Verisign has announced a new six-year deal to operate the “.com” registry for the Internet Corporation for Assigned Names and Numbers (ICANN)—with one important caveat: price hikes will be essentially blocked for the length of the agreement.
According to the new agreement, Verisign’s current pricing of $7.85 per dot-com domain name registration will be left in place for the whole of the six-year term, i.e., through Nov. 30, 2018. In addition, Verisign will no longer have the right to impose four price increases of up to 7 percent over the term, as it previously did.
But the block on price hikes may also be a bit of a red herring, because Verisign also won a concession to entirely remove pricing restrictions, as well. And Verisign executives said during a conference call that the new agreement does not block them from raising dot-net domain prices by 10 percent on an annual basis. The .net agreement will be renewed in 2017.
Verisign, naturally, was pleased. “This is an important event that provides certainty and sets a clear direction for the company,” Jim Bidzos, executive chairman, president and chief executive officer for Verisign, wrote in a statement. “This certainty, combined with our strong portfolio of assets, which includes broad DNS expertise, a combined total of more than 200 unique patents and patent applications in the U.S., the world’s most reliable registry, and over $1.4 billion in cash, positions us well to participate in the growing global market for Internet registry and infrastructure services.”
The agreement between ICANN and Verisign was approved by the U.S. Department of Commerce, a perpetual thorn in the side of anyone who’s ever wanted the Internet to be subject to international oversight, and not just one agency from a certain government. ICANN operates in California as a not-for-profit corporation under a charter granted by the U.S. Department of Commerce, and Commerce does have oversight over some of ICANN’s operations.
Verisign, for its part, is the authoritative registry operator for both the “.com” and .”net” domains, long considered to be the most important top-level domains on the Internet.
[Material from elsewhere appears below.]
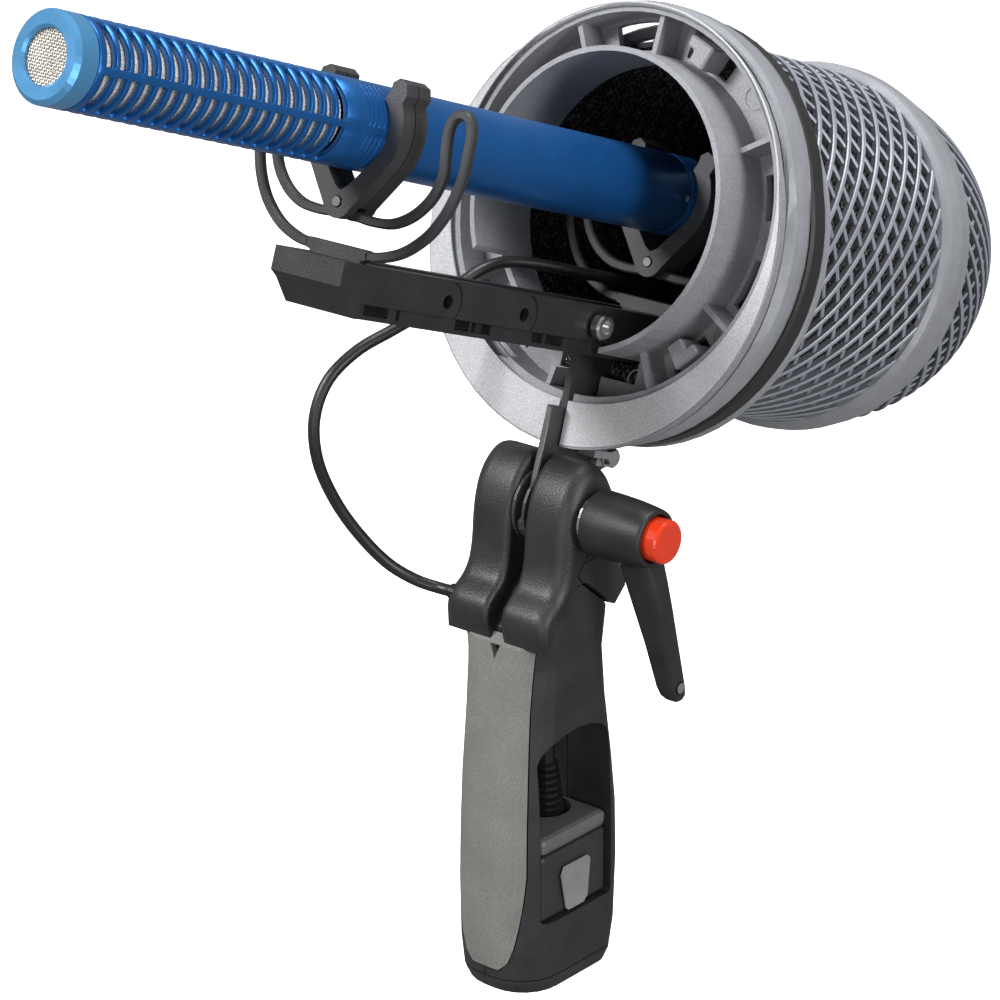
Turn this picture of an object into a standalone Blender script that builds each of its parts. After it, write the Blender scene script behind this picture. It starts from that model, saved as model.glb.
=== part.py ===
"""Hand-held microphone windshield with its front half taken off.

A pistol grip clamps a thin blade.  The blade carries a suspension bar and a
round basket ring; two lyre springs on the bar hold a shotgun microphone, and a
lattice basket closes the rear half.

Row frame: origin at the centre of the grip's base, +Z up along the grip, -Y
towards the microphone's tip, +X on the clamp lever's side.  Pieces of the head
are drawn in the ring frame: origin on the basket's axis at the front lip of
the collar, with the same axis directions before the head is tilted back.
All numbers are millimetres and become metres when a mesh is made.
"""
import math

import bmesh
import bpy
from mathutils import Vector

MM = 0.001
SHARP_EDGE = math.radians(35)
GAP = 0.35

# Clamp: the head turns about the X axis through the pivot.
PIVOT = (0.0, 4.5, 130.0)
REST_TILT = math.radians(20)
RING_FROM_PIVOT = (0.0, -8.0, 79.3)
PIVOT_IN_RING = (8.0, -79.3)
BLADE_HALF = 1.0
SLOT_HALF = 2.3
CHEEK_SIDE = 16.8
BOLT_R = 2.9
GLAND = (-12.0, 107.0)

# Microphone, in the ring frame.
MIC_Z = 5.4
MIC_R = 10.5
MIC_BORE = 9.4
MIC_TIP_Y = -197.4
MIC_END_Y = 37.0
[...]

There are over 105 million registered dot-com names, according to Verisign executives. (Their influence, however, may be mitigated over time by ICANN’s decision to open up “generic” top-level domains, which range from the existing, porn-oriented “.XXX” TLD to “.hotel,” “.book,” “.halal”, and even “.sucks,” according to a list of objections recently published by ICANN. The new round of domains is expected by 2013.)
Commerce’s role in the matter stems from a 2003 service that Verisign launched, called Site Finder, which redirected Web surfers whenever they attempted to visit a non-existent domain within .com or .net. ICANN sued, claiming that Verisign had overstepped its bounds. The two sides settled, extending Verisign’s control over .com through 2012.
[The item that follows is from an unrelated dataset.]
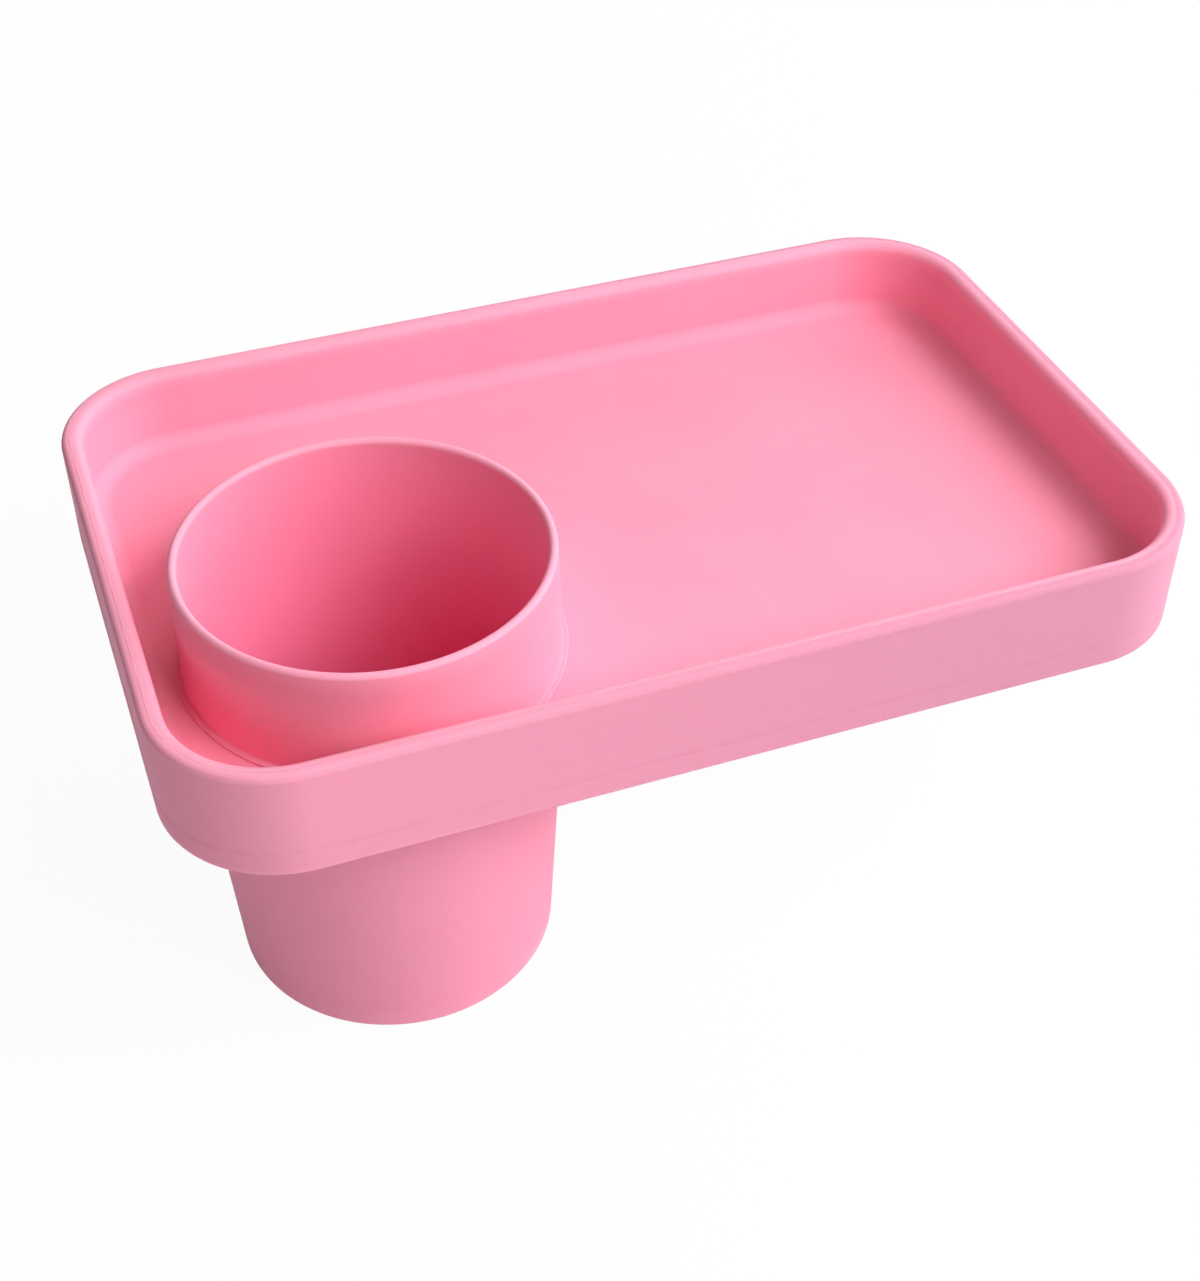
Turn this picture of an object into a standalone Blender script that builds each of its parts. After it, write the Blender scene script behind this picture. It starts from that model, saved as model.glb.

In 2006, however, a new agreement between Verisign and ICANN required Verisign to obtain written approval from Commerce before raising prices. That agreement is also known as Amendment 30 to Verisign’s Cooperative Agreement with the U.S. government.
A Loophole? Sure Looks Like It
But the prohibition on price hikes could also be short-lived. According to Friday’s agreement (known as Amendment 32), Verisign has the right to petition Commerce to raise prices, which the agency must approve in the public interest. Price hikes may also be approved in the event of new Consensus Policy or “extraordinary expenses related to security or stability threats.” In that case, Verisign would submit a petition to Commerce to raise prices to cover those expenses.
Verisign has the right to seek to eliminate pricing restrictions altogether, leaving market forces to decide the matter. The company needs to show that “market conditions no longer warrant such restrictions,” according to the new agreement, and can do so beginning Dec. 1. At that point, Commerce will have 90 days to decide whether or not it will remove the restrictions altogether.
And the new generic TLDs may be the company’s best weapon in that regard. “Verisign shall be deemed to have made such a showing upon demonstrating that competition from other top level domains, use of alternative Internet navigation techniques (including search engines, browsers and URL shorteners, among others), reduced demand for domain names, or other factors are sufficient to constrain Verisign’s pricing of Registry Services at the current Maximum Price,” reads the amendment.
It’s “certainly possible” that Verisign’s .com domain will not have market power over the course of the agreement, Jim Bidzos, president and chief executive of Verisign, said during a conference call with Wall Street analysts. The current price restrictions were the result of a market study around 2006, when Verisign was found to have market power.
The could change by 2014 or 2015, Bidzos said, adding that the generic TLD environment will be “much, much larger” by the end of 2014: “We think that those developments alone could change the equation, could result in a situation where Verisign could be found not to have, quote, market power, and if that’s the case, there is no justifications to have any price restraints whatsoever on dot-com.”
Since the generic TLDs cost $185,000 just to apply for, it’s unlikely the generic TLD route will be feasible for many. Wall Street analysts expressed their disappointment that pricing increases were not written into the contract. Verisign hasn’t indicated that it will try to eliminate the pricing restrictions altogether, but it certainly seems to be headed in that direction. If that happens, look for Commerce to be the field for a new battle over the direction of the Internet.